Nella migliore delle ipotesi ci troviamo comunque dinnanzi a una violazione del principio di trasparenza sancito dal 2016 nel GDPR e in qualche modo presente anche nella precedente normativa.
Questo significa due cose: da una parte, il destinatario (Google) dovrebbe essere obbligato a cancellare i dati ricevuti trattati; dall’altra parte INPS dovrebbe rispondere di queste leggerezze dinnanzi al Garante.
In tal senso l’Autorità però dovrebbe prima avviare un procedimento e dichiarare l’illegittimità dei trattamenti, naturalmente. Ma con quale spirito? Già, perché è chiaro che per qualcuno nelle PA la migliore difesa è l’attacco e quindi, quando e se il Garante avvierà un’istruttoria si leveranno nuovamente i media per dire che la privacy ancora una volta è da ostacolo alla crescita.
Le domande da porsi
Nulla di più sciocco, sia chiaro, ma è ormai questa la situazione di fatto. Anziché tacciare il Garante di eccesso di zelo, i media dovrebbero invece chiedersi: come mai queste app pubbliche sono studiate così male? Perché ci inducono a scaricare applicativi che contengono tracciatori che inviano dati all’estero per fini compatibili con il marketing?
Queste sono le vere domande da porsi.
Se l’ufficio igiene chiudesse un ristorante per via della cucina sporca, non darei mai la colpa all’ufficio igiene ma al ristoratore. E mi arrabbierei molto se avessi mangiato in quel ristorante.
Quando si parla di privacy invece lo scenario sembra ribaltarsi. L’ufficio igiene, meglio, l’Autorità Garante della Protezione dei Dati, viene vista come il burocrate che vive per rallentare le iniziative altrui.
Non è così però. Il Garante conosce invece il vero valore dei dati. Sa bene che le più ricche industrie del mondo civile vendono dati, non mozzarelle, non legna, non turismo. Dati.
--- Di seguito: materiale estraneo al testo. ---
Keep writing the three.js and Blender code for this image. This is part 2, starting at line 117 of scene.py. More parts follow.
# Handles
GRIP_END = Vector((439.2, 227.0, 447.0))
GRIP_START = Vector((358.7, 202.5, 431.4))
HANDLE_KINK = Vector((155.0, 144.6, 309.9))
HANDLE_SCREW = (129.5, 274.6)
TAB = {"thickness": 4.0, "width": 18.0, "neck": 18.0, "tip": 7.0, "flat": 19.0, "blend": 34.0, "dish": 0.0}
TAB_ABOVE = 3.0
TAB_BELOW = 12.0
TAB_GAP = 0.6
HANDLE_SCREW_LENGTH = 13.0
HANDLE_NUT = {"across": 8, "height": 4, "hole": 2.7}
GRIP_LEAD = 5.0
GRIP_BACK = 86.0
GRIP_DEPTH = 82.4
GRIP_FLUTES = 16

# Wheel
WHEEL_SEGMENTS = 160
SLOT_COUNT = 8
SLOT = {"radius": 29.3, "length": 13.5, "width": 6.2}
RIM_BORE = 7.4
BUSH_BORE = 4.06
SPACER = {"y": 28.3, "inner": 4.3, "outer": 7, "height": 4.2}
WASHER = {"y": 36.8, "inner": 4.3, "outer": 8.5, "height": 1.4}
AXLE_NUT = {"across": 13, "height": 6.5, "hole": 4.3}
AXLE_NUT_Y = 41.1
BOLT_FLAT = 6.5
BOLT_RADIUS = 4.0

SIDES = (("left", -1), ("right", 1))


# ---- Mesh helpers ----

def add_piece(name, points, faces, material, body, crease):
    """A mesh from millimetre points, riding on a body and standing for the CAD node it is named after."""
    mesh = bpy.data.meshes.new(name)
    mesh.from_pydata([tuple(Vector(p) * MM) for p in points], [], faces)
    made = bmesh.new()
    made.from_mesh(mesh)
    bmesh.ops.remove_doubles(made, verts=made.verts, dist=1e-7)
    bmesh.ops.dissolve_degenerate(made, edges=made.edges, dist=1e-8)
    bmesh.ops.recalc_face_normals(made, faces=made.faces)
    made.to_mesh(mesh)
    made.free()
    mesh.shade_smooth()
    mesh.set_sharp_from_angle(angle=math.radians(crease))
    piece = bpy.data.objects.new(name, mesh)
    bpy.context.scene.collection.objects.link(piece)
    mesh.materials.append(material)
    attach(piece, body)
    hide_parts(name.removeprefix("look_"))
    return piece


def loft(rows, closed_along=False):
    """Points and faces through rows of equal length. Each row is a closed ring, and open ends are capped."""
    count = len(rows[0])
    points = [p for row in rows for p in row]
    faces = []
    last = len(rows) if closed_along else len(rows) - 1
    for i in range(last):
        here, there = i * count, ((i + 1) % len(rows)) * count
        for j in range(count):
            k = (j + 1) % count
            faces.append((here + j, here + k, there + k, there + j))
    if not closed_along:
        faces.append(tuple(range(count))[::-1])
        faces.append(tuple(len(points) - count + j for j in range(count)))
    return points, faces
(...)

Questo, unito al fatto che lo stesso identico errore (utilizzo di tracker non segnalati) si è ripetuto per più di una volta, a danno degli Italiani e a vantaggio di qualche azienda, permetterebbe a qualche complottista di pensare che ci sia del dolo e non solo della colpa in tutto questo.
Le responsabilità dei DPO
Naturalmente non vogliamo credere che sia così. L’idea, invece è che qualche burocrate (quelli veri) abbia chiesto a qualcuno di creare una app. Senza fornire le opportune specifiche, senza consultare un DPO all’altezza e senza porsi alcun tipo di problema privacy. La app è stata creata. La grafica era gradevole, le funzioni facili da usare, allora nessuno ha fatto un check ulteriore guardando, ad esempio, i tracker presenti. Così la app è stata resa disponibile ed è stata scaricata per circa dieci anni.
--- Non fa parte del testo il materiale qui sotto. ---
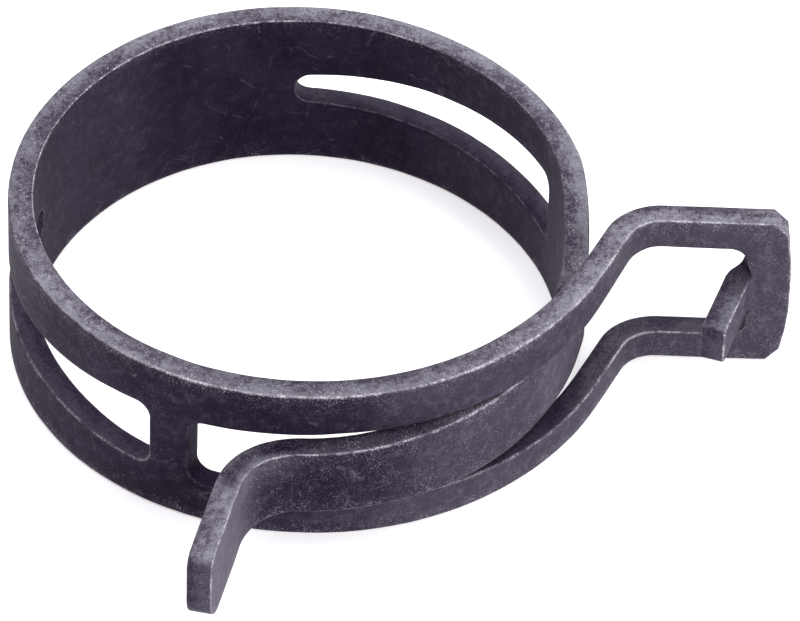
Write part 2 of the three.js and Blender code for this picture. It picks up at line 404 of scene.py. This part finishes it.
def front_slot_outline():
    """The slot with the yoke's window at its start, round the hook that is bent out of it."""
    radius = WINDOW_CORNER
    fillet = HOOK_FILLET
    end = SLOT_END
    last = corner_stations(end, radius, 1)

    def side_of_slot(start, corner, heights, sign):
        """The slot's top (sign -1) or bottom (sign 1), rounded at both of its ends."""
        first = corner_stations(start, corner, -1)[::-1]
        places = np.concatenate([first[:-1], stations(start + corner, end - radius), last[1:]])
        depth = corner_depth(places - start, corner) + corner_depth(end - places, radius)
        return np.stack([places, taper(heights, places) + sign * depth], 1)

    top = side_of_slot(SLOT_START, YOKE_WINDOW_TOP_CORNER, SLOT_TOP, -1)
    low = side_of_slot(YOKE_WINDOW_LOW_START, radius, SLOT_BOTTOM, 1)
    turn = np.linspace(0, math.pi / 2, FILLET_STEPS)
    root_s = SLOT_START + fillet * (1 - np.cos(turn))
    root_rise = fillet * (1 - np.sin(turn))
    side = stations(SLOT_START + fillet, HOOK_TIP - HOOK_CORNER, HOOK_SPACING)
    tip_turn = np.linspace(0, math.pi / 2, TIP_STEPS)
    tip_s = HOOK_TIP - HOOK_CORNER * (1 - np.sin(tip_turn))
    tip_rise = HOOK_CORNER * (1 - np.cos(tip_turn))
    out_s = np.concatenate([root_s[:-1], side, tip_s[1:]])
    out_rise = np.concatenate([-root_rise[:-1], 0 * side, tip_rise[1:]])
    return joined(
        low,
        level_run(end, low[-1, 1], top[-1, 1]),
        top[::-1],
        np.stack([out_s, HOOK_HIGH - out_rise], 1),
        level_run(HOOK_TIP, HOOK_HIGH - HOOK_CORNER, HOOK_LOW + HOOK_CORNER, HOOK_SPACING),
        np.stack([out_s, HOOK_LOW + out_rise], 1)[::-1],
        [(YOKE_WINDOW_LOW_START + past, HOOK_LOW - fillet - down) for past, down in ROOT_NOTCH],
    )


def signed_area(loop):
    following = np.roll(loop, -1, axis=0)
    return 0.5 * float(np.sum(loop[:, 0] * following[:, 1] - following[:, 0] * loop[:, 1]))


def into_metal(loop):
    """At each point of a loop that has the metal on its left, how far to move to inset it by 1."""
    forwards = np.roll(loop, -1, axis=0) - loop
    forwards /= np.hypot(*forwards.T)[:, None]
    normal = np.stack([-forwards[:, 1], forwards[:, 0]], 1)
    before = np.roll(normal, 1, axis=0)
    shared = 1 + np.sum(normal * before, 1)
    return (normal + before) / np.maximum(shared, LEAST_SHARED)[:, None]


def uneven(points, size, seed):
    """Smooth noise from 0 to 1 at points of the blank, for edges that aren't quite true."""
    return np.array(
        [noise.noise(Vector((s / size, z / size, seed))) * 0.5 + 0.5 for s, z in points]
    )


# ---------- the surface of the flat blank ----------


OUTLINE, FRONT_SLOT, NO_RIM = 0, 1, -1


class Blank:
    """Vertices and faces of the blank, with what the material needs to know at each vertex."""

    def __init__(self):
        self.flat = []  # distance along the strip, height, offset from the mid line
        self.cut = []  # 0 on the rolled faces, 1 on the cut edge
        self.ridge = []  # 1 on the corner between a face and the cut edge
        self.rim = []  # which outline the point belongs to, or NO_RIM on a face
        self.seam = []  # the seam that the point is on, if any
        self.faces = []

    def add(self, points, offset, cut=0.0, ridge=0.0, rim=NO_RIM, seams=None):
        """Adds points and returns the index of the first."""
        first = len(self.cut)
        for (s, z), at in zip(points, np.broadcast_to(offset, len(points))):
            self.flat.append((s, z, at))
        self.cut.extend([cut] * len(points))
        self.ridge.extend([ridge] * len(points))
        self.rim.extend([rim] * len(points))
        self.seam.extend(seams or [None] * len(points))
        return first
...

Ora, la risposta fornita da INPS è cruciale in quanto evidenzia che qualcosa non è stato fatto bene per molti anni. È da qui che si spera che il Garante partirà.
Ma se non si agisce sulle dinamiche interne, incidendo sulla fase by design, l’autorità si ritroverà spesso ad inseguire la PA.
Sarebbe quindi forse auspicabile una sorta di verifica delle capacità dei DPO, quantomeno di quelli delle PA più elevate (ministeri ed enti principali), così da creare quella sensibilità che oggi parrebbe proprio non essere presente. Perché, ricordiamolo, il politico, il dirigente, hanno sicuramente un ruolo in queste leggerezze di cui abbiamo raccontato, ma la verità è che non è loro il compito di verificare l’adeguatezza di tali servizi alla luce del GDPR. Il compito è del DPO. È su di lui che dovremmo quindi concentrare le nostre forze ed attenzioni se vogliamo riportare la pace tra PA, privacy e Garante.